In an article earlier this year, “Locking Down the Mentally Ill,” Solitary Watch reported on the movement in New York to create alternatives to solitary confinement for prisoners with mental illness. The “Boot the SHU” movement gained impetus from a grim 2003 report by the Correctional Association on the state’s Special Housing Units. (The association’s Executive Director, Robert Gangi, would later describe placing mentally ill inmates in solitary as “state-inflicted brutality.”) The lawsuit settlement with Disability Advocates created several hundred new beds in dedicated mental health units and demanded more treatment for prisoners with mental illness who remain in SHUs. A state law that goes into effect next year is supposed to bring about more improvement.
But the Correctional Association found that fully one-quarter of th 5,000 prisoners in New York’s SHUs suffered from serious mental illness, which is considerably more than state figures suggest. Pfeiffer writes that “legal advocates fear that though care has improved, some ill inmates fall through the cracks.” She continues:
Sara Kerr, an attorney for Legal Aid Society of New York, which assisted in pressing the lawsuit against the state, said the addition of treatment beds and staff means “the system is clearly improved.” But, “accurate, appropriate diagnosis and [seriously mentally ill] designation remain a concern,” as does the movement from solitary of inmates whose mental state deteriorates.
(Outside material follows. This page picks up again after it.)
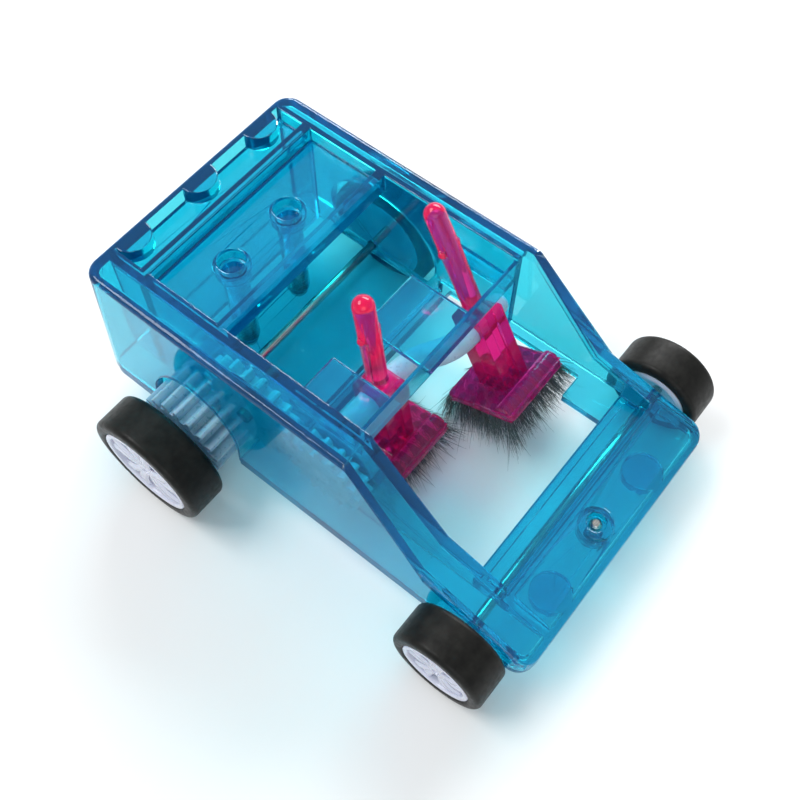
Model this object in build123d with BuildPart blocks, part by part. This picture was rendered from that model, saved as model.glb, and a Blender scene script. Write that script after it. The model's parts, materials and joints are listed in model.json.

The persistent–and potentially deadly–flaws in the system are revealed in a statement from Richard Miraglia, associate commissioner of forensic services for the state Office of Mental Health. According the Pfeiffer, the statement was issued “in response to the Poughkeepsie Journal‘s questions on prison suicides, in particular the high proportion among inmates in solitary confinement.” Miraglia’s statement begins:
Inmates in (solitary confinement) are at increased risk because a majority of inmates confined (there) have personality traits consistent with those found among others at high risk for suicide — male, young and impulsive. Add in the research that indicates that violent offenders are at greater risk for suicide, which many [solitary confinement] inmates have histories of, and are placed in single-cell locations usually after a significant event, and we see an increased risk…
Miraglia’s statement does not mention that prisoners with mental illness are also more likely to end up in solitary. But the message is nonetheless clear: Those prisoners who are most at risk for suicide are often placed in the precise place where they are most likely to commit suicide.